Pam, who was raised in a Southern Baptist church in southern Georgia, eventually became Miss Georgia. She used a scholarship to get a bachelor’s degree in journalism from the University of South Carolina. Then it was on to Broadway, where she danced.

She later met Michael, who was working on Wall Street at the time. They had a whirlwind romance and eloped to Las Vegas three weeks later.

“I fell for Michael in two hours,” she said. “Two hours later he asked me to marry him.”

Pam said she found out on their wedding night that he was addicted to cocaine. He was also an alcoholic and addicted to gambling. He had four warrants for his arrest for unpaid speeding tickets in southern California.

“We spent the first four months of our marriage going to court,” she said.

Michael had a salvation experience with God two days after their marriage, and she said he was delivered from his drug addictions one year later, she said. He was later healed from rage, which stemmed from little to no relationship with his father, she said.

Pam said she fell away from God while working on Broadway and as Michael says, was into eastern mysticism, or the New Age movement.

 “I was traveling the world, extremely promiscuous and a ‘party girl,” she said. “I was extremely backslidden [from God].”

Michael took her to church two days after they got married, she said. Michael had just been witnessed to days before by a high school friend at a class reunion, he said in a DVD recorded at Calvary Chapel in Costa Mesa, Calif., in 2009.

“There’s been a supernatural change in Michael’s life,” Pam said.

“We had a really rocky marriage the first seven years and didn’t know we were going to make it,” she said. “I became a woman of prayer.
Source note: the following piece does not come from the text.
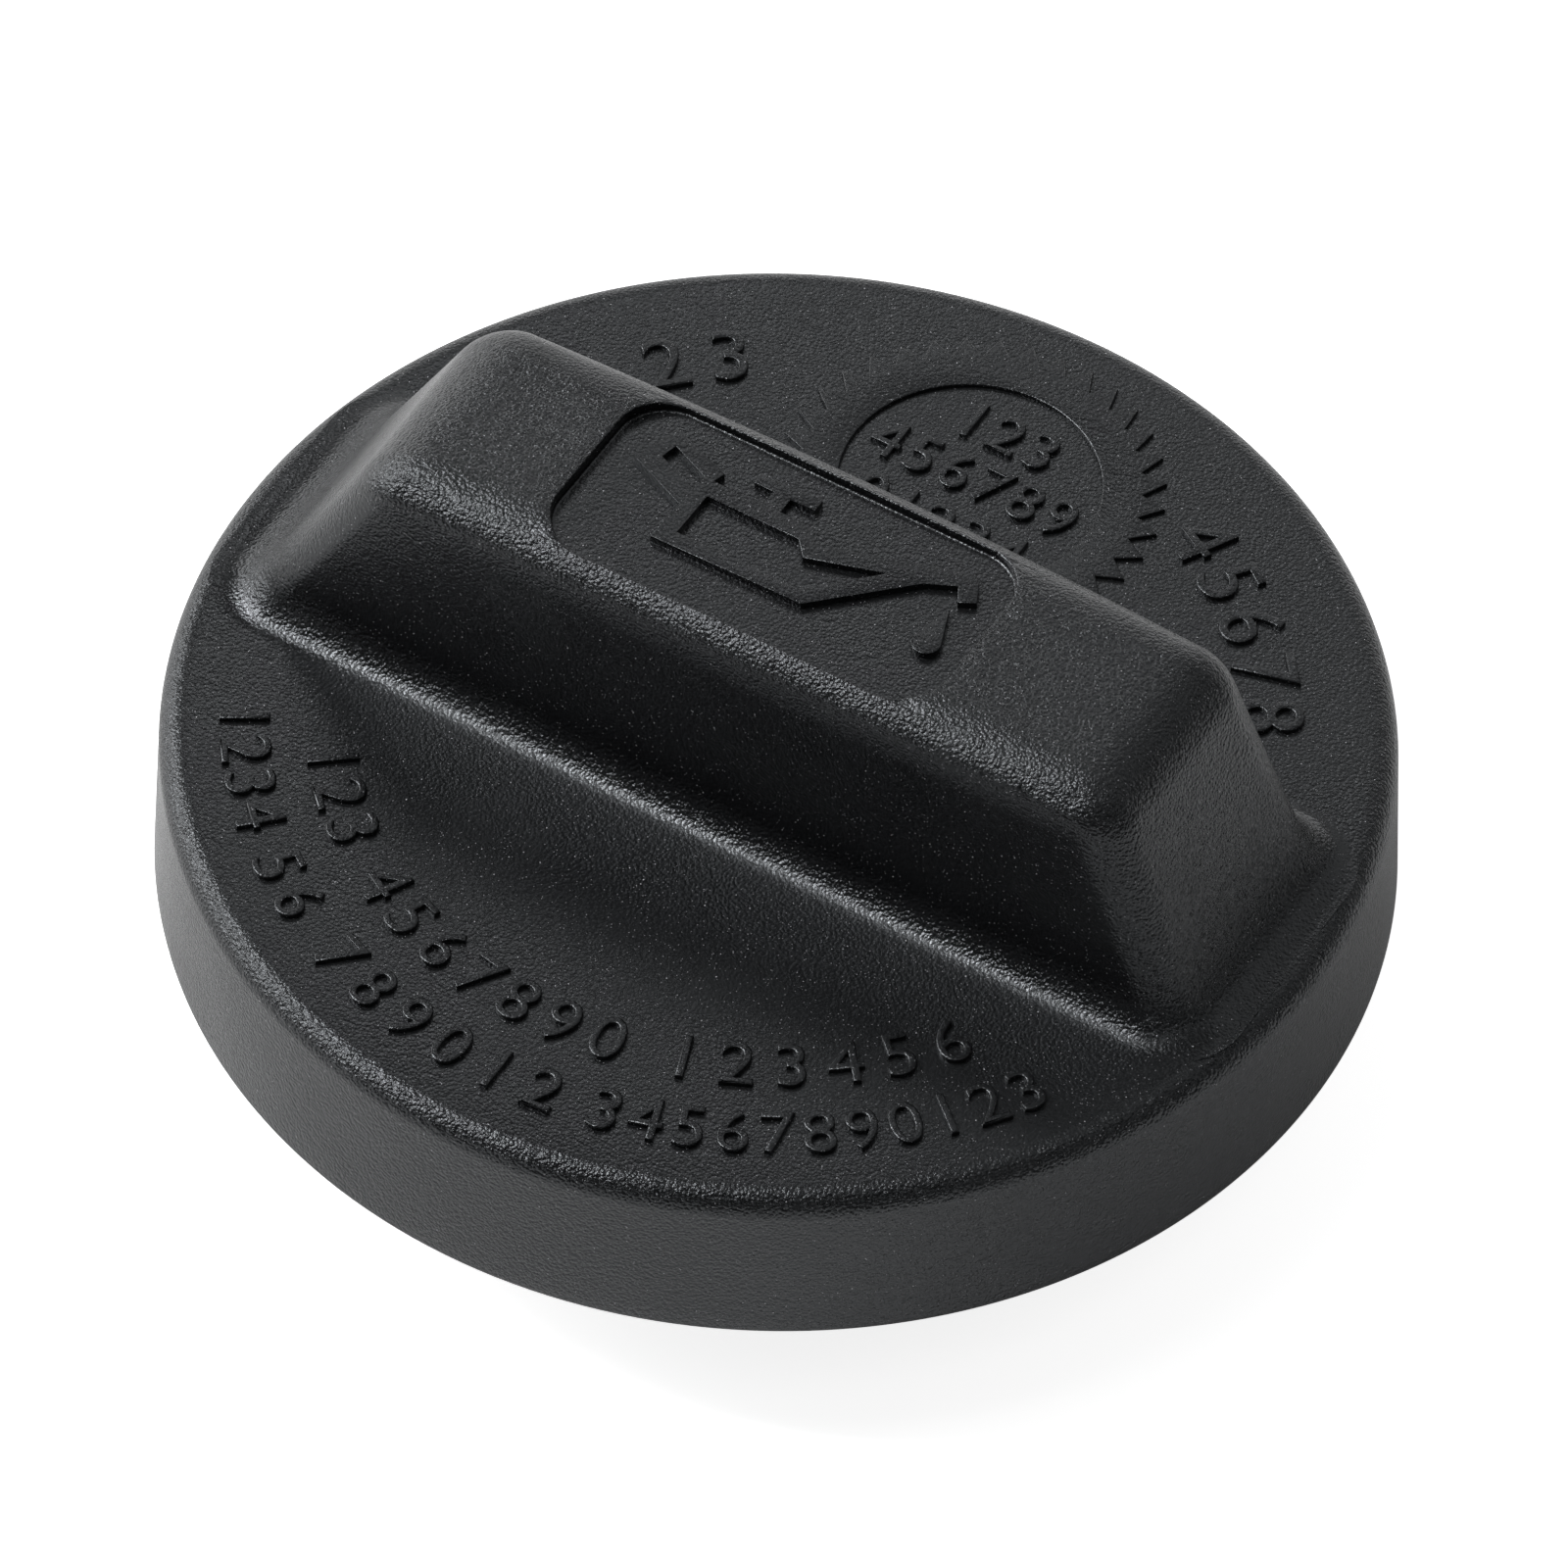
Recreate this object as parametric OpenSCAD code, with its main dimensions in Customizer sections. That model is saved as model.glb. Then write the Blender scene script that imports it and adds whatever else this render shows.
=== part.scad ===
// Oil filler cap: a moulded cover with a hollow bar grip, a bayonet plug staked under it, and a seal ring.
// The cap stands on the open end of its plug: z = 0 is that end, +Z is up, and the grip runs along X.

/* [Cover] */
// Diameter of the cover at its lower rim
cover_d = 64; // [60:0.5:72]
// Height of the skirt, from its rim to the top of the disc
skirt_h = 9.9; // [9:0.1:13]
// Radius that the skirt loses from its rim to the top
skirt_draft = 0.35; // [0:0.05:0.8]
// Rounding where the skirt turns into the disc
rim_round = 1.4; // [0.6:0.1:1.6]
// Thickness of the skirt wall
skirt_wall = 2.2; // [1.6:0.1:2.6]
// Thickness of the disc
disc_wall = 2.4; // [1.8:0.1:3]
// Fillet inside the skirt, under the disc
inner_fillet = 0.6; // [0.3:0.1:0.8]

/* [Grip] */
// Height of the grip above the disc
grip_h = 13.5; // [10:0.1:18]
// Distance from the cover's rim in to the foot of each ramp
grip_inset = 3.9; // [3.7:0.1:7]
// How far each ramp runs in on its way up, on average
ramp_run = 6.3; // [4:0.1:9]
// How far the top stands off centre, which makes one ramp steeper
top_shift = 1; // [0:0.1:1.5]
// Width of the grip across its top
grip_top_w = 13.8; // [13:0.1:15]
// Width of the grip at the disc
grip_foot_w = 15.4; // [15:0.1:18]
// Rounding along the top's long edges
grip_edge_r = 2.2; // [0.8:0.1:2.4]
// Rounding from the top into the end ramps
grip_end_r = 4; // [2:0.1:5]
// Rounding of the upright corners between side and ramp
grip_corner_r = 2.4; // [2.3:0.1:3]
// Blend from the long sides into the disc
side_blend = 1.8; // [0.8:0.1:2.2]
// Blend from the end ramps into the disc
end_blend = 3.6; // [1.5:0.1:4]
// Rise of the top at its middle, over its ends
grip_crown = 0.45; // [0:0.05:0.8]
// Swell of each long side at its middle, over its ends
grip_bow = 0.3; // [0:0.05:0.6]
// Thickness of the grip's side walls and ramps
grip_wall = 2.2; // [1.8:0.1:2.6]
// Thickness of the grip's top
grip_top_wall = 2.8; // [2.2:0.1:3.4]
// Thickness of the cross ribs inside the grip
grip_rib = 1.4; // [1:0.1:2]
// Distance between the cross ribs inside the grip
grip_rib_pitch = 13; // [9:0.5:16]

/* [Pocket in the grip's top] */
// Length of the pocket that holds the sign
pocket_l = 23; // [18:0.5:30]
// Width of the pocket
pocket_w = 11.3; // [8:0.1:11.6]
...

I learned how to intercede. We have to learn how to be warriors in Christ through prayer. If you do not become a person of prayer, you are going to lose the battle.”

Their marriage is evidence that God “can take something really bad and make it phenomenal,” Pam said. “It’s been a pretty cool roller-coaster ride. It’s been the best adventure I could’ve ever hoped for in my life, serving Christ.”